Could you write out every entry exactly as it stands?

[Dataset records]
%%

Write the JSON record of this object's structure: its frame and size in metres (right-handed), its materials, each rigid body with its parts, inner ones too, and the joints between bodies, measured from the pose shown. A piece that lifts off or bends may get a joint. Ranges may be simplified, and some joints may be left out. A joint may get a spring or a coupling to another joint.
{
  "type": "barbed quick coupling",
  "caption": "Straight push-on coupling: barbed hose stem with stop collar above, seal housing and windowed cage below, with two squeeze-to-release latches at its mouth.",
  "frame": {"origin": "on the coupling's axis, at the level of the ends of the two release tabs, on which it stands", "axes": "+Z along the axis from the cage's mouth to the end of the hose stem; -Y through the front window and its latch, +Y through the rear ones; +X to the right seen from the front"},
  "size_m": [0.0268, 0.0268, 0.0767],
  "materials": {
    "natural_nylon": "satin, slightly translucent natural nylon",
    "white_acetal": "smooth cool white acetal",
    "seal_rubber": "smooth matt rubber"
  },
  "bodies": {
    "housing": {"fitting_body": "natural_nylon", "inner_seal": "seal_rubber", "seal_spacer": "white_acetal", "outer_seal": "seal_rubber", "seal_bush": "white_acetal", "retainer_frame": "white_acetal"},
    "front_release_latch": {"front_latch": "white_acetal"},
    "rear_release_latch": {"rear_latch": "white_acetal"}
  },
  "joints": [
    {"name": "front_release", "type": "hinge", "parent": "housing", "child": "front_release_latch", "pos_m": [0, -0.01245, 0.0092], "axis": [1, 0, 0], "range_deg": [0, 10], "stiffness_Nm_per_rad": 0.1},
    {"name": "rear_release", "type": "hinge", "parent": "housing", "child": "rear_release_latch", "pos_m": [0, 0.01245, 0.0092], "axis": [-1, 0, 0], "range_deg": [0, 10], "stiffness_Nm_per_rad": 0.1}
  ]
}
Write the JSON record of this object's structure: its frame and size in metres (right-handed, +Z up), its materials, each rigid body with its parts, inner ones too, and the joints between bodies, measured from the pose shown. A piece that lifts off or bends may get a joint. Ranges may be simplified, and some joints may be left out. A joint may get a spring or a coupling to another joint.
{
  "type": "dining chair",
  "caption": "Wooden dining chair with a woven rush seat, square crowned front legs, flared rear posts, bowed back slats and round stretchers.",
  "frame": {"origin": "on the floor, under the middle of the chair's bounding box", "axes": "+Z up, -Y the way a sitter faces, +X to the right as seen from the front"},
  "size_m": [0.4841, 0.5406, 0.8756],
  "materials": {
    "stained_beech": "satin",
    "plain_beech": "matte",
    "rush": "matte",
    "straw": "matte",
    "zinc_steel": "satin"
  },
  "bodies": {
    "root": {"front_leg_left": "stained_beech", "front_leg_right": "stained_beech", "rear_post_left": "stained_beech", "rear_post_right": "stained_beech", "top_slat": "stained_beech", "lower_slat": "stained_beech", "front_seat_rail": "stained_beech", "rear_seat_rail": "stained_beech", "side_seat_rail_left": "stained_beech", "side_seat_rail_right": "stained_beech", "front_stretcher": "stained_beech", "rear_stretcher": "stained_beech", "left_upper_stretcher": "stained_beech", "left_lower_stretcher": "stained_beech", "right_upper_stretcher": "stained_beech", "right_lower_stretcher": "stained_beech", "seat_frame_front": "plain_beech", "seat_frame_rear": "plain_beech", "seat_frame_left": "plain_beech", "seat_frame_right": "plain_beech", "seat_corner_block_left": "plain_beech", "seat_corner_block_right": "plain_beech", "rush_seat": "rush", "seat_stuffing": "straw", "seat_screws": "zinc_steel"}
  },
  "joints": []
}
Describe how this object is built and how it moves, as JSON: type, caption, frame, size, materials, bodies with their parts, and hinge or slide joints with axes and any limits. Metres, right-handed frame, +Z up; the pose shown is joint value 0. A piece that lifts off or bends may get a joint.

%%

- **Finished exercise**
Write the JSON record of this object's structure: its frame and size in metres (right-handed), its materials, each rigid body with its parts, inner ones too, and the joints between bodies, measured from the pose shown. A piece that lifts off or bends may get a joint. Ranges may be simplified, and some joints may be left out. A joint may get a spring or a coupling to another joint.
{
  "type": "barbed quick coupling",
  "caption": "Straight push-on coupling: barbed hose stem with stop collar above, seal housing and windowed cage below, with two squeeze-to-release latches at its mouth.",
  "frame": {"origin": "on the coupling's axis, at the level of the ends of the two release tabs, on which it stands", "axes": "+Z along the axis from the cage's mouth to the end of the hose stem; -Y through the front window and its latch, +Y through the rear ones; +X to the right seen from the front"},
  "size_m": [0.0268, 0.0268, 0.0767],
  "materials": {
    "natural_nylon": "satin, slightly translucent natural nylon",
    "white_acetal": "smooth cool white acetal",
    "seal_rubber": "smooth matt rubber"
  },
  "bodies": {
    "housing": {"fitting_body": "natural_nylon", "inner_seal": "seal_rubber", "seal_spacer": "white_acetal", "outer_seal": "seal_rubber", "seal_bush": "white_acetal", "retainer_frame": "white_acetal"},
    "front_release_latch": {"front_latch": "white_acetal"},
    "rear_release_latch": {"rear_latch": "white_acetal"}
  },
  "joints": [
    {"name": "front_release", "type": "hinge", "parent": "housing", "child": "front_release_latch", "pos_m": [0, -0.01245, 0.0092], "axis": [1, 0, 0], "range_deg": [0, 10], "stiffness_Nm_per_rad": 0.1},
    {"name": "rear_release", "type": "hinge", "parent": "housing", "child": "rear_release_latch", "pos_m": [0, 0.01245, 0.0092], "axis": [-1, 0, 0], "range_deg": [0, 10], "stiffness_Nm_per_rad": 0.1}
  ]
}
Write the JSON record of this object's structure: its frame and size in metres (right-handed, +Z up), its materials, each rigid body with its parts, inner ones too, and the joints between bodies, measured from the pose shown. A piece that lifts off or bends may get a joint. Ranges may be simplified, and some joints may be left out. A joint may get a spring or a coupling to another joint.
{
  "type": "dining chair",
  "caption": "Wooden dining chair with a woven rush seat, square crowned front legs, flared rear posts, bowed back slats and round stretchers.",
  "frame": {"origin": "on the floor, under the middle of the chair's bounding box", "axes": "+Z up, -Y the way a sitter faces, +X to the right as seen from the front"},
  "size_m": [0.4841, 0.5406, 0.8756],
  "materials": {
    "stained_beech": "satin",
    "plain_beech": "matte",
    "rush": "matte",
    "straw": "matte",
    "zinc_steel": "satin"
  },
  "bodies": {
    "root": {"front_leg_left": "stained_beech", "front_leg_right": "stained_beech", "rear_post_left": "stained_beech", "rear_post_right": "stained_beech", "top_slat": "stained_beech", "lower_slat": "stained_beech", "front_seat_rail": "stained_beech", "rear_seat_rail": "stained_beech", "side_seat_rail_left": "stained_beech", "side_seat_rail_right": "stained_beech", "front_stretcher": "stained_beech", "rear_stretcher": "stained_beech", "left_upper_stretcher": "stained_beech", "left_lower_stretcher": "stained_beech", "right_upper_stretcher": "stained_beech", "right_lower_stretcher": "stained_beech", "seat_frame_front": "plain_beech", "seat_frame_rear": "plain_beech", "seat_frame_left": "plain_beech", "seat_frame_right": "plain_beech", "seat_corner_block_left": "plain_beech", "seat_corner_block_right": "plain_beech", "rush_seat": "rush", "seat_stuffing": "straw", "seat_screws": "zinc_steel"}
  },
  "joints": []
}
Describe how this object is built and how it moves, as JSON: type, caption, frame, size, materials, bodies with their parts, and hinge or slide joints with axes and any limits. Metres, right-handed frame, +Z up; the pose shown is joint value 0. A piece that lifts off or bends may get a joint.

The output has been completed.